THE Goths had scarcely gone when some other barbarians made an invasion, and this time Florence was besieged. The town held out bravely until Stilicho could come to its rescue, and then the invaders were all captured, and either slain or sold into slavery.
Shortly after this, however, Stilicho was murdered by the soldiers whom he had so often led to victory. The news of trouble among the Romans greatly pleased Alaric, the King of the Goths; and, when the money which Stilicho had promised him failed to come, he made a second raid into Italy.
This time Alaric swept on unchecked to the very gates of Rome, which no barbarian army had entered since the Gauls had visited it about eight hundred years before. The walls were very strong, and the Goths saw at once that the city could not be taken by force; but Alaric thought that it might surrender through famine.
A blockade was begun. The Romans suffered greatly from hunger, and soon a pestilence ravaged the city. To bring about the departure of the Goths, the Romans finally offered a large bribe; but, as some of the money was not promptly paid, Alaric came back and marched into Rome.

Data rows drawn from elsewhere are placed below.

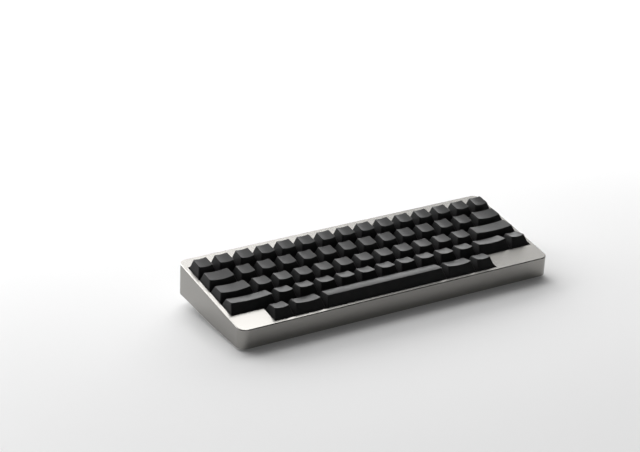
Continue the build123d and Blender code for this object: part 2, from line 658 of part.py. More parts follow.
# Upper switch housing: a tapered shell with a window for the stem
with BuildPart() as upper_housing:
    with BuildSketch(Plane.XY.offset(FLANGE_TOP)):
        Rectangle(UPPER_BASE, UPPER_BASE)
    with BuildSketch(Plane.XY.offset(HOUSING_TOP)):
        Rectangle(*UPPER_TOP)
    loft()
    offset(amount=-UPPER_WALL, openings=upper_housing.faces().sort_by(Axis.Z)[0])
    with BuildSketch(Plane.XY.offset(HOUSING_TOP)):
        Rectangle(*UPPER_HOLE)
    extrude(amount=-2 * UPPER_WALL, mode=Mode.SUBTRACT)
save(Compound(children=at_keys(upper_housing.part, SWITCH_PLACES)), "switch_upper_housings")

# Switch stem with the cross that carries the cap
stem_body_bottom = HOUSING_TOP - STEM_BODY_LENGTH
flange_top_z = HOUSING_TOP - UPPER_WALL - STEM_CLEARANCE


def cross(width, arm):
    """Cross of two bars, drawn in the open sketch."""
    Rectangle(width, arm)
    Rectangle(arm, width)


with BuildPart() as switch_stem:
    with BuildSketch(Plane.XY.offset(stem_body_bottom)):
        Rectangle(*STEM_BODY)
    extrude(amount=STEM_BODY_LENGTH)
    with BuildSketch(Plane.XY.offset(flange_top_z)):
        Rectangle(*STEM_FLANGE)
    extrude(amount=-STEM_FLANGE_THICKNESS)
    with BuildSketch(Plane.XY.offset(stem_body_bottom)):
        Circle(SHAFT_RADIUS)
    extrude(amount=-SHAFT_LENGTH)
    with BuildSketch(Plane.XY.offset(HOUSING_TOP)):
        cross(CROSS_WIDTH, CROSS_ARM)
    extrude(amount=CROSS_HEIGHT)

# Springs, as plain tubes round the guides
with BuildPart() as spring:
    with BuildSketch(Plane.XY.offset(housing_floor_z)):
        Circle(SPRING_OUTER_RADIUS)
        Circle(SPRING_OUTER_RADIUS - SPRING_WIRE, mode=Mode.SUBTRACT)
    extrude(amount=stem_body_bottom - SPRING_GAP - housing_floor_z)
save(Compound(children=at_keys(spring.part, SWITCH_PLACES)), "switch_springs")

# Stabiliser housing: a tube through the plate, with a slot at the rear for the wire
wire_z = -PLATE_DROP + WIRE_ABOVE_PLATE + WIRE_RADIUS
slot_bottom_z = wire_z - WIRE_RADIUS
stabiliser_top_z = STABILISER_RISE - PLATE_DROP

with BuildPart() as stabiliser_housing:
    with BuildSketch(Plane.XY.offset(BOARD_TOP)):
        Rectangle(*STABILISER_BODY)
        Rectangle(*[size - 2 * STABILISER_WALL for size in STABILISER_BODY], mode=Mode.SUBTRACT)
    extrude(amount=stabiliser_top_z - BOARD_TOP)
    with BuildSketch(Plane.XY.offset(slot_bottom_z)):
        with Locations((0, STABILISER_BODY[1] / 2)):
            Rectangle(2 * (WIRE_RADIUS + WIRE_CLEARANCE), 3 * STABILISER_WALL)
    extrude(amount=stabiliser_top_z - slot_bottom_z, mode=Mode.SUBTRACT)
save(Compound(children=at_keys(stabiliser_housing.part, STABILISER_PLACES)), "stabiliser_housings")

with BuildPart() as stabiliser_stem:
    with BuildSketch(Plane.XY.offset(HOUSING_TOP)):
        Rectangle(*STABILISER_STEM)
    extrude(amount=-STABILISER_STEM_LENGTH)
    with BuildSketch(Plane.XY.offset(HOUSING_TOP)):
        cross(CROSS_WIDTH, CROSS_ARM)
    extrude(amount=CROSS_HEIGHT)


@cache
def stabiliser_wire(units):
    """Bent wire between the two stabilisers of a wide key, its legs pointing to the user."""
    half_spread = STABILISER_SPREAD[units] / 2
    leg_end = STABILISER_STEM[1] / 2 + WIRE_END_GAP
    with BuildPart() as wire:
        with BuildLine(Plane.XY.offset(wire_z)):
            FilletPolyline(
                (-half_spread, leg_end),
                (-half_spread, WIRE_Y),
                (half_spread, WIRE_Y),
                (half_spread, leg_end),
                radius=WIRE_BEND,
            )
        with BuildSketch(Plane((-half_spread, leg_end, wire_z), z_dir=(0, 1, 0))):
            Circle(WIRE_RADIUS)
        sweep()
    return wire.part


save(
    Compound(children=[
        wire for x, y, units in STABILISED for wire in at_keys(stabiliser_wire(units), [(x, y)])
    ]),
    "stabiliser_wires",
)


def trapezoid(plane, front_width, rear_width, length, radius):
    """Face with rounded corners, its middle in the origin of the plane."""
    with BuildSketch(plane) as face:
        with BuildLine():
            Polyline(
                (-front_width / 2, -length / 2),
                (front_width / 2, -length / 2),
                (rear_width / 2, length / 2),
                (-rear_width / 2, length / 2),
                close=True,
            )
        make_face()
        fillet(face.vertices(), radius)
    return face.sketch


def mount_places(units):
    """Where the stems of a key stand, from its middle."""
    if units not in STABILISER_SPREAD:
        return [(0, 0)]
    return [(side * STABILISER_SPREAD[units] / 2, 0) for side in (-1, 0, 1)]


def cap_relief(units):
    """Height of the crown and depth of the dish in the top of a cap."""
    if units == SPACE_UNITS:
        return SPACE_CROWN, 0.0
    if units == 1:
        return 0.0, CAP_DISH
    return 0.0, WIDE_CAP_DISH


@cache
def keycap(row, units):
    """Hollow cap of a key, its middle at x = y = 0 and the deck as z = 0."""
    (rear_y, rear_z), (front_y, front_z), rear_inset, front_inset = CAP_TOPS[row]
    pitch_width = units * UNIT
    base_width = pitch_width - CAP_SPACING
    base_length = UNIT - CAP_SPACING
    front_width = pitch_width - 2 * front_inset
    rear_width = pitch_width - 2 * rear_inset
    slope_length = hypot(rear_y - front_y, rear_z - front_z)
    crown, dish = cap_relief(units)
    base = Plane.XY.offset(CAP_BASE)
    top = Plane(
        origin=(0, (rear_y + front_y) / 2, (rear_z + front_z) / 2),
        x_dir=(1, 0, 0),
        z_dir=(0, front_z - rear_z, rear_y - front_y),
    )
    with BuildPart() as cap:
        loft([
            trapezoid(base, base_width, base_width, base_length, CAP_BASE_RADIUS),
            trapezoid(top.offset(crown), front_width, rear_width, slope_length, CAP_TOP_RADIUS),
        ])
        if crown:
            with BuildSketch(Plane.YZ):
                with BuildLine():
                    middle = top.from_local_coords((0, 0, crown))
                    ThreePointArc((rear_y, rear_z), (middle.Y, middle.Z), (front_y, front_z))
                    Polyline(
                        (front_y, front_z), (-UNIT, front_z), (-UNIT, 2 * CAP_BASE),
                        (UNIT, 2 * CAP_BASE), (UNIT, rear_z), (rear_y, rear_z),
                    )
                make_face()
            extrude(amount=pitch_width, both=True, mode=Mode.INTERSECT)
        else:
            dish_radius = front_width ** 2 / (8 * dish) + dish / 2
            with BuildSketch(Plane(top.origin, x_dir=top.x_dir, z_dir=-top.y_dir)):
                with Locations((0, dish_radius - dish)):
                    Circle(dish_radius)
            extrude(amount=UNIT, both=True, mode=Mode.SUBTRACT)
        fillet(cap.faces().filter_by(GeomType.CYLINDER).edges(), CAP_EDGE)
        # hollow inside, with a round mount for each stem
        loft(
            [
                trapezoid(
                    base, base_width - 2 * CAP_WALL, base_width - 2 * CAP_WALL, base_length - 2 * CAP_WALL,
                    CAP_BASE_RADIUS,
                ),
                trapezoid(
                    top.offset(-dish - CAP_ROOF), front_width - CAP_WALL, rear_width - CAP_WALL,
                    slope_length - CAP_WALL, CAP_TOP_RADIUS,
                ),
            ],
            mode=Mode.SUBTRACT,
        )
        with BuildSketch(base.offset(MOUNT_ABOVE_BASE)):
            with Locations(*mount_places(units)):
                Circle(MOUNT_RADIUS)
        extrude(until=Until.NEXT)
        with BuildSketch(base.offset(MOUNT_ABOVE_BASE)):
            with Locations(*mount_places(units)):
                cross(CROSS_WIDTH + 2 * MOUNT_FIT, CROSS_ARM + 2 * MOUNT_FIT)
        extrude(amount=MOUNT_DEPTH, mode=Mode.SUBTRACT)
    return cap.part


def key_solids(row, x, y, units):
    """Cap and stems of one key, in place."""
    solids = at_keys(keycap(row, units), [(x, y)]) + at_keys(switch_stem.part, [(x, y)])
    for offset_x, offset_y in mount_places(units):
        if offset_x:
            solids += at_keys(stabiliser_stem.part, [(x + offset_x, y + offset_y)])
    return solids


# Keys: each one a cap on its stem. The keys of one row share a node.
grouped_solids = []
for row, name, x, y, units in ALL_KEYS:
    if row == GROUPED_ROW:
        grouped_solids += key_solids(row, x, y, units)
    else:
        save(Compound(children=key_solids(row, x, y, units)), f"key_{name}")
save(Compound(children=grouped_solids), "number_row_keys")
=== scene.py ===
# %% [markdown]
# # Compact keyboard
# A low metal wedge with sixty blank keys in five rows, upright feet under its rear edge and a long round
# bar between them. The solids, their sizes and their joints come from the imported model. This file adds
# what the eye needs: the finish of every surface, the small rounded pieces, the light and the camera.
# Each step is explained in a cell like this one before its code.

import json
import math

import bmesh
import bpy
from mathutils import Matrix, Vector


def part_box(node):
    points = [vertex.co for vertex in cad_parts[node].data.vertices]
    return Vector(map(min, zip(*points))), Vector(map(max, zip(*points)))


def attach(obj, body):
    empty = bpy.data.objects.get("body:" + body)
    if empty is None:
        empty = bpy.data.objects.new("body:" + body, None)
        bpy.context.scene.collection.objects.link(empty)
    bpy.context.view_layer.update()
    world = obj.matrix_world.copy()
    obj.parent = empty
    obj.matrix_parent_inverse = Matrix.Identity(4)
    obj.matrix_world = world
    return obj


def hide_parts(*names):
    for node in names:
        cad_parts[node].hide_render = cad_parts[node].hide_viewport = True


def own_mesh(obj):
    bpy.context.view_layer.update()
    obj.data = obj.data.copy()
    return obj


MM = 0.001                       # a millimetre in metres

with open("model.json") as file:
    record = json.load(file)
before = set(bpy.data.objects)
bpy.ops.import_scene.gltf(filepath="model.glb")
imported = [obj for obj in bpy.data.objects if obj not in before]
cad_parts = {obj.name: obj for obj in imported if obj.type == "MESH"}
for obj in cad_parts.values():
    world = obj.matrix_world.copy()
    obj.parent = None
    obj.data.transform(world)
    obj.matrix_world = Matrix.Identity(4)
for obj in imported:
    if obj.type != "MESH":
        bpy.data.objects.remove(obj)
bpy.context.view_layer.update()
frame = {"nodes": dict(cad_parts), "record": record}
nodes = frame["nodes"]

# %% [markdown]
# ## The camera
# The picture was taken with a long lens from the front left, a little above the keys. A camera could be
# moved by hand until the outline fits. Here its place was worked out: a pinhole camera was fitted to the
# corners of the keys and of the case, in metres and in the keyboard's own frame, because sixty equal keys
# are a good ruler. The picture isn't cropped, so the lens needs no shift.

# %% Camera
CAMERA_PLACE = (-0.7820, -1.2701, 0.6694)
CAMERA_HEADING = -30.18          # degrees, turned to the right from the keyboard's +Y
CAMERA_PITCH = 22.34             # degrees below the horizon
CAMERA_LENS = 110.9              # millimetres
SENSOR_WIDTH = 36                # millimetres
FAR_END = 50                     # metres, beyond the wall

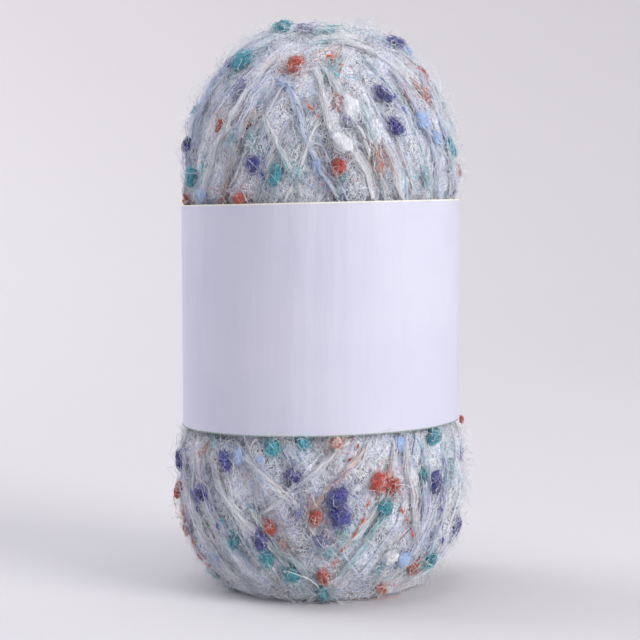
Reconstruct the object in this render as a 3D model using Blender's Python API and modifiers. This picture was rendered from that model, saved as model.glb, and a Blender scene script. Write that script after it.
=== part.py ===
"""A machine-wound ball of soft brushed yarn, standing on end, with a blank paper band.

The ball is one solid: a turned outline whose points are drawn in between the bundles
of strands that cross over it. The band is a thin sleeve round the ball's waist.
Metres, +Z up, origin under the middle of the flat spot that the ball stands on.
The front of the ball faces -Y. Azimuths are measured from the front towards +X.
"""

import math
import random

import bmesh
import bpy
import numpy as np
from mathutils.kdtree import KDTree

MM = 0.001

# Points closer than this count as one
MERGE_DISTANCE = 0.01 * MM

# Paper band, and the gap that keeps it clear of the yarn
BAND_LOW = 46.0 * MM
BAND_HIGH = 107.0 * MM
BAND_RADIUS = 38.4 * MM
BAND_THICKNESS = 1.0 * MM
BAND_CLEARANCE = 0.5 * MM
BAND_STEPS = 64
BAND_ROWS = 6
BAND_SWELL = 0.3 * MM
BAND_SWELLS = 3
BAND_SHARP_ANGLE = 50.0

# The band, and the yarn that it grips, sit a little askew: the rise for each metre towards +X,
# and the heights between which the yarn above and below comes to share it.
SKEW = 0.0227
SKEW_FOOT = (18.0 * MM, 42.0 * MM)
SKEW_CROWN = (111.0 * MM, 140.0 * MM)

# Ball
FLAT_RADIUS = 25.0 * MM
WAIST_RADIUS = BAND_RADIUS - BAND_THICKNESS - BAND_CLEARANCE
BALL_STEPS = 96
RING_PITCH = 2.5 * MM
HIDDEN_RING_PITCH = 9.0 * MM
SAMPLE_PITCH = 0.4 * MM

# Outline over the crests of the strands: height and radius in mm
CROWN = (
    (152.6, 0.0),
    (153.6, 4.0),
    (156.3, 7.6),
    (157.3, 10.4),
    (155.2, 16.4),
    (150.6, 23.6),
    (144.4, 29.4),
    (137.0, 33.9),
    (129.0, 36.6),
    (119.0, 38.1),
    (111.4, 38.4),
    (108.7, 37.8),
    (107.4, WAIST_RADIUS / MM),
)
FOOT = (
    (46.2, WAIST_RADIUS / MM),
    (45.0, 37.9),
    (42.6, 39.4),
    (35.0, 40.2),
    (26.0, 40.3),
    (17.0, 39.0),
    (10.0, 36.6),
    (4.6, 32.9),
    (1.3, 28.9),
    (0.0, FLAT_RADIUS / MM),
)

# Bundles of strands. Each turns back over one end of the ball, at its turning radius from the
# axis and on the side that its azimuth gives, and its two legs run along the ball from there.
BUNDLE_WIDTH = 11.5 * MM
GROOVE_DEPTH = 3.0 * MM
HIDDEN_DEPTH = 1.0 * MM
HIDDEN_MARGIN = 2.0 * MM
FLAT_FADE = 8.0 * MM
RIM_DEPTH_SHARE = 0.3
# From the first laid to the last: the end it turns at, bundles, first azimuth and step in degrees,
# turning radius in mm, and how high its crest lies above and below the band, from 0 to 1
LAYERS = (
    ("crown", 15, 0.0, 24.0, 9.0, 0.35, 0.35),
    ("crown", 10, -81.0, 18.0, 16.0, 1.00, 0.30),
    ("foot", 10, -81.0, 18.0, 16.0, 0.30, 1.00),
)
LEAST_SHARE = 0.2
AZIMUTH_SCATTER = 3.5
RADIUS_SCATTER = 3.0
SEED = 7
# A stretch of the outline that slopes less than this counts as level with the axis
LEVEL_SLOPE = 0.001

YARN_COLOUR = (0.36, 0.37, 0.45, 1.0)
YARN_ROUGHNESS = 0.95
PAPER_COLOUR = (0.78, 0.77, 0.86, 1.0)
PAPER_ROUGHNESS = 0.6


def clear_scene():
    for thing in list(bpy.data.objects):
        bpy.data.objects.remove(thing, do_unlink=True)


def new_material(name, colour, roughness):
    made = bpy.data.materials.new(name)
    made.use_nodes = True
    shader = made.node_tree.nodes["Principled BSDF"]
    shader.inputs["Base Color"].default_value = colour
    shader.inputs["Roughness"].default_value = roughness
    shader.inputs["Metallic"].default_value = 0.0
    made.diffuse_color = colour
    return made


def ramp(value, low, high):
    """A smooth rise from 0 at low to 1 at high."""
    share = np.clip((value - low) / (high - low), 0.0, 1.0)
    return share * share * (3.0 - 2.0 * share)


def skewed(points):
    """The points, raised where they follow the band's tilt."""
    height = points[:, 2]
    follows = ramp(height, *SKEW_FOOT) * (1.0 - ramp(height, *SKEW_CROWN))
    moved = points.copy()
    moved[:, 2] += SKEW * points[:, 0] * follows
    return moved


def between(p, q, t, start, end):
    return ((end - t) * p + (t - start) * q) / (end - start)


def smooth_line(table):
    """Close samples of the centripetal Catmull-Rom curve through a table's points."""
    given = [np.array(row) * MM for row in table]
    points = [2 * given[0] - given[1]] + given + [2 * given[-1] - given[-2]]
    line = []
    for a, b, c, d in zip(points, points[1:], points[2:], points[3:]):
        k = np.cumsum([0.0] + [math.sqrt(np.linalg.norm(q - p)) for p, q in ((a, b), (b, c), (c, d))])
        count = max(2, round(np.linalg.norm(c - b) / SAMPLE_PITCH))
        for t in np.linspace(k[1], k[2], count, endpoint=False):
            ab = between(a, b, t, k[0], k[1])
            bc = between(b, c, t, k[1], k[2])
            cd = between(c, d, t, k[2], k[3])
            abc = between(ab, bc, t, k[0], k[2])
            bcd = between(bc, cd, t, k[1], k[3])
            line.append(between(abc, bcd, t, k[1], k[2]))
    line.append(given[-1])
    return np.array(line)


def straight_line(start, end):
    count = round(np.linalg.norm(end - start) / SAMPLE_PITCH)
    return np.linspace(start, end, count + 1)


def ball_outline():
    """Close samples of the outline, from the pole of the crown down to the middle of the flat spot."""
    crown = smooth_line(CROWN)
    foot = smooth_line(FOOT)
    waist = straight_line(crown[-1], foot[0])
    flat = straight_line(foot[-1], np.zeros(2))
    line = np.concatenate([crown, waist[1:-1], foot, flat[1:]])
    line[0, 1] = 0.0
    return np.maximum(line, 0.0)


def ring_samples(line):
    """The samples that become rings of the mesh, sparse where the band covers the yarn."""
    chosen = [line[0]]
    walked = 0.0
    for before, point in zip(line, line[1:]):
        if point[0] <= 0.0:
            break
        walked += np.linalg.norm(point - before)
        covered = BAND_LOW + HIDDEN_MARGIN < point[0] < BAND_HIGH - HIDDEN_MARGIN
        if walked >= (HIDDEN_RING_PITCH if covered else RING_PITCH):
            chosen.append(point)
            walked = 0.0
    return chosen + [np.array([0.0, FLAT_RADIUS]), np.zeros(2)]


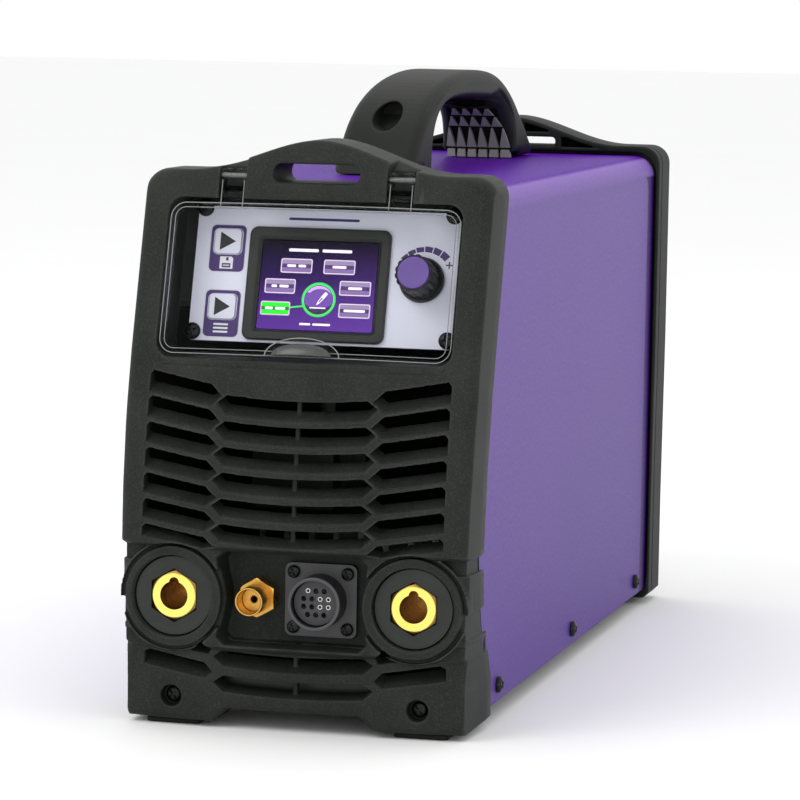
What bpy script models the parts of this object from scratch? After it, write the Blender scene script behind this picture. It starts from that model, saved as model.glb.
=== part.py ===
"""Portable inverter TIG welding power source.

Metres, +Z up. The front faces -Y, +X is on the right of somebody facing it.
The origin is under the middle of the machine, on the surface it stands on.
Dimensions below are in millimetres, measured from the machine's datum: X from
the centre plane, Y back from the plane of the two current socket faces, Z up
from 2.5 mm below the foot pads' underside.
"""
import bpy
import bmesh
import math
from mathutils import Vector, Matrix

for old in list(bpy.data.objects):
    bpy.data.objects.remove(old, do_unlink=True)

# ----------------------------------------------------------------- dimensions
MM = 0.001
DATUM_Y = -221.5            # socket face plane, in the model's frame
DATUM_Z = -2.5

GAP = 0.3                   # clearance left between touching pieces

# sheet metal body
COVER_HALF = 80.8
COVER_TOP = 248.7
COVER_BOTTOM = 11.6
COVER_BEND = 11.0
COVER_SHEET = 1.2
TRAY_FLOOR = 24.0           # the tray is a pan turned down: floor above its flanges
TRAY_EDGE = 15.0
TRAY_SHEET = 1.5

# front moulding
FASCIA_HALF_TOP = 83.0
FASCIA_HALF_LOW = 81.9
FRONT_BOW = 4.0             # how far the front crowns forward at mid width
LEAN = math.radians(15.7)   # the upper front and the panel lean back
LEAN_Y, LEAN_Z = 19.5, 207.5
FRONT_PROFILE = [(-5, 4.8), (38.4, 3.9), (40.6, 0.2), (84.6, -0.2), (86.6, -3.8), (112, -1.9),
                 (140, 2.3), (173.5, 9.9), (241.5, 29.2), (280, 40.0)]
REAR_PROFILE = [(-5, 45.0), (25.0, 45.6), (40, 37.6), (55, 31.0), (70, 26.6), (83.0, 25.0),
                (119.0, 26.6), (155.0, 32.6), (185.0, 41.2), (243.0, 58.0), (280, 68.0)]
RECESS_HALF, RECESS_LOW, RECESS_TOP, RECESS_R = 68.8, 173.5, 241.5, 7.0
PANEL_V = 24.6              # panel face, behind the leaning front plane
SOCKET_X, SOCKET_Z = 55.97, 62.45
SLOT_PITCH_MID, SLOT_PITCH_SIDE = 11.37, 11.32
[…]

Again promises were made, but not kept, and Alaric returned to the city a third time, and allowed his men to plunder as much as they pleased. Then he raided all the southern part of Italy, and was about to cross over to Sicily, when he was taken seriously ill and died.
Alaric's brother, Adolphus, now made a treaty with the Romans, and married Placidia, a sister of Honorius. He led the Goths out of Italy, across France, and into Spain, where he founded the well-known kingdom of the Visigoths.
When Adolphus died, his widow, Placidia, married a noble Roman general; and their son, Valentinian III., succeeded his uncle Honorius on the throne of the Western empire. During his reign there were civil wars, and his territory was made still smaller; for Genseric, King of the Vandals, took possession of Africa.
The Huns, in the mean while, had seized the lands once occupied by the Goths; and they now became a united people under their king, Attila, who has been called the "Scourge of God." By paying a yearly tribute to these barbarians, the Romans managed for a time to keep them out of the empire, and induced them thus to pursue their ravages elsewhere.
But after becoming master of most of the territory beyond the Danube and the Rhine, Attila led his hordes of fierce Huns and other barbarians, numbering more than seven hundred thousand men, over the Rhine, and into the very heart of France. There, not far from Châlons, took place one of the fiercest and most important battles of Europe.
Attila was defeated with great loss by the Roman allies; but the next year he led his army over the Alps and down into the fertile plains of Italy. Here Pope Leo, the bishop of Rome, met Attila and induced him to spare Rome and leave Italy, upon condition that the sister of Valentinian should marry him.
This marriage never took place, however, for Attila returned home and married a Gothic princess named Ildico. We are told that she murdered him, on her wedding night, to avenge the death of her family, whom Attila had slain; but some historians say that the king died from bursting a blood vessel.